The defendants' contention that the plaintiffs will suffer no irreparable harm is completely without merit. PPM 90-1 Appendix F-1 paragraph (3) (c) specifically states that

(a) highway section that divides or disrupts an established community or disrupts orderly, planned development or is inconsistent with plans or goals that have been adopted by the community in which the project is located or causes increased congestion

should be considered as significantly affecting the quality of the human environment. When seeking a preliminary injunction the plaintiffs need only establish a reasonable probability of success in a trial on the merits. Brooks v.

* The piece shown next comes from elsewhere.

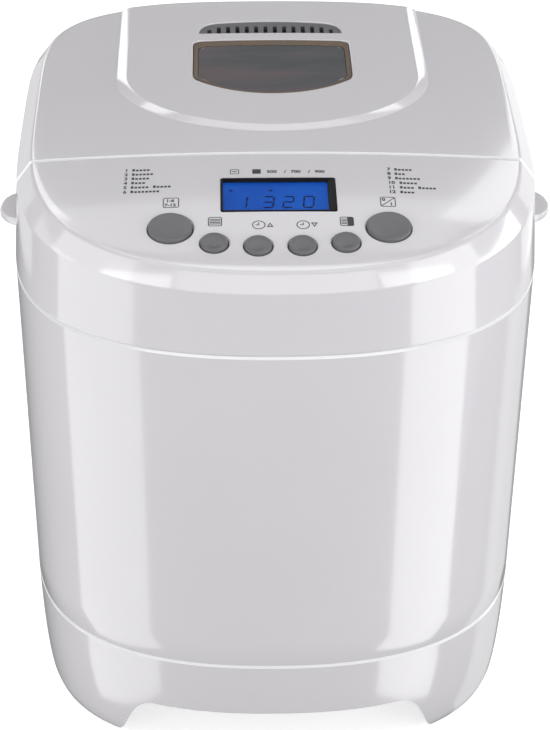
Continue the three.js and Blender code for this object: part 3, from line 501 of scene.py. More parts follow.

Volpe, 319 F. Supp. 90 (W.D.Wash.1970).

(I)t is sufficient if the court is satisfied that there is a probable right and a probable danger and that the right may be defeated, unless the injunction is issued, and considerable weight is given to the need of protection to the plaintiff as contrasted with probable injury to the defendant * * *. West Virginia Highlands Conservancy v. Island Creek Coal Company, 441 F.2d 232, 235 (4th Cir. 1971).

It is apparent that the plaintiffs have raised substantial issues concerning the procedural requirements of the NEPA. Defendants make no contention that the 42 U.S.C.A. Sec. 4332(2) (C) environmental impact statement was filed.

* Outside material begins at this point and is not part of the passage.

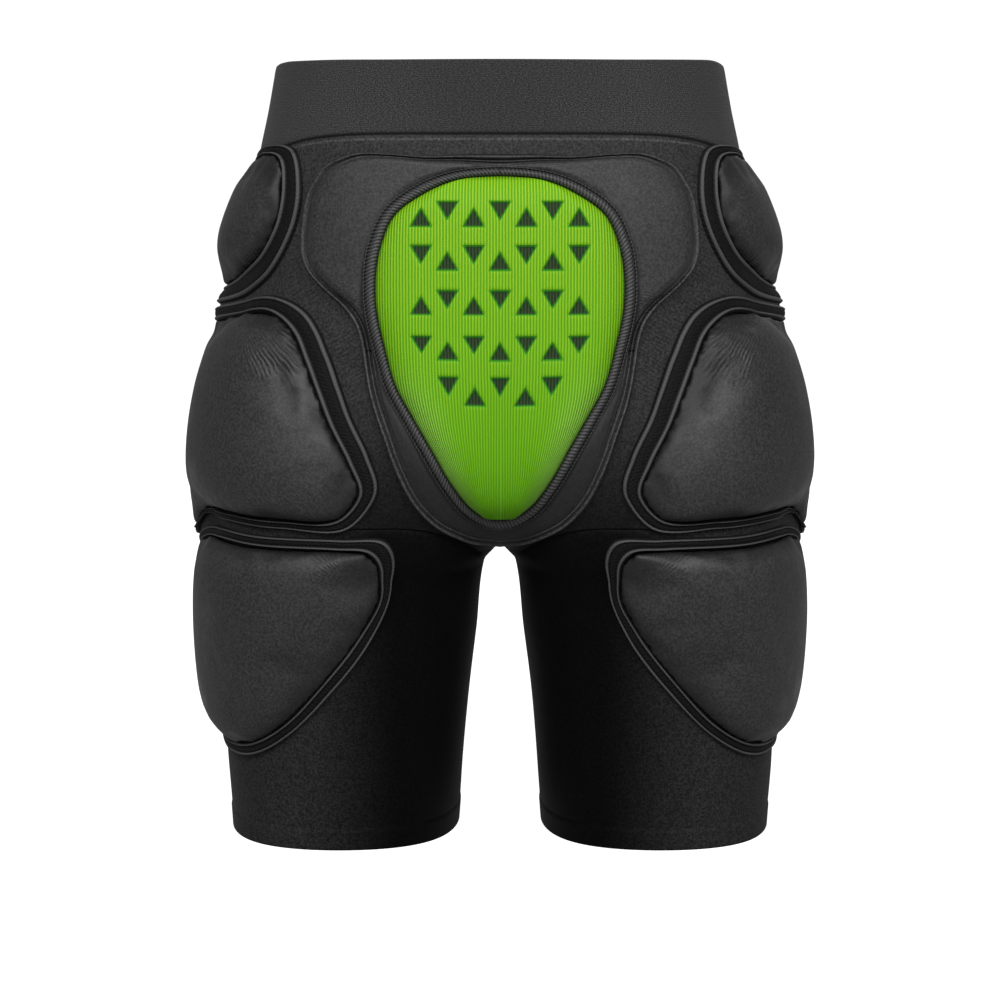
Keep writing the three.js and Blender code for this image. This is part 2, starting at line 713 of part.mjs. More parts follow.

Upon the basis of the evidence and the law, the Court now concludes that the plaintiffs are entitled to an order enjoining the defendants from continuing with the Cherry Street road project F-012-4(2) unless and until they comply with the provisions of NEPA, especially 42 U.S.C.A. Sec. 4332(2) (C).

This memorandum decision shall constitute the Court's findings of fact and conclusions of law in accordance with Rule 52 of the Federal Rules of Civil Procedure.


[1] Plaintiff Nolop is the president of the University of South Dakota Student Association while plaintiff Kolbeck is chairman of the Student Ecology Committee.

[2] See Eisen v. Carlisle & Jacqueln, 391 F.2d 555 (2 Cir. 1968), for an excellent discussion of Rule 23 of the Federal Rules of Civil Procedure.

[3] The city of Vermillion was allowed to intervene by stipulation of the parties.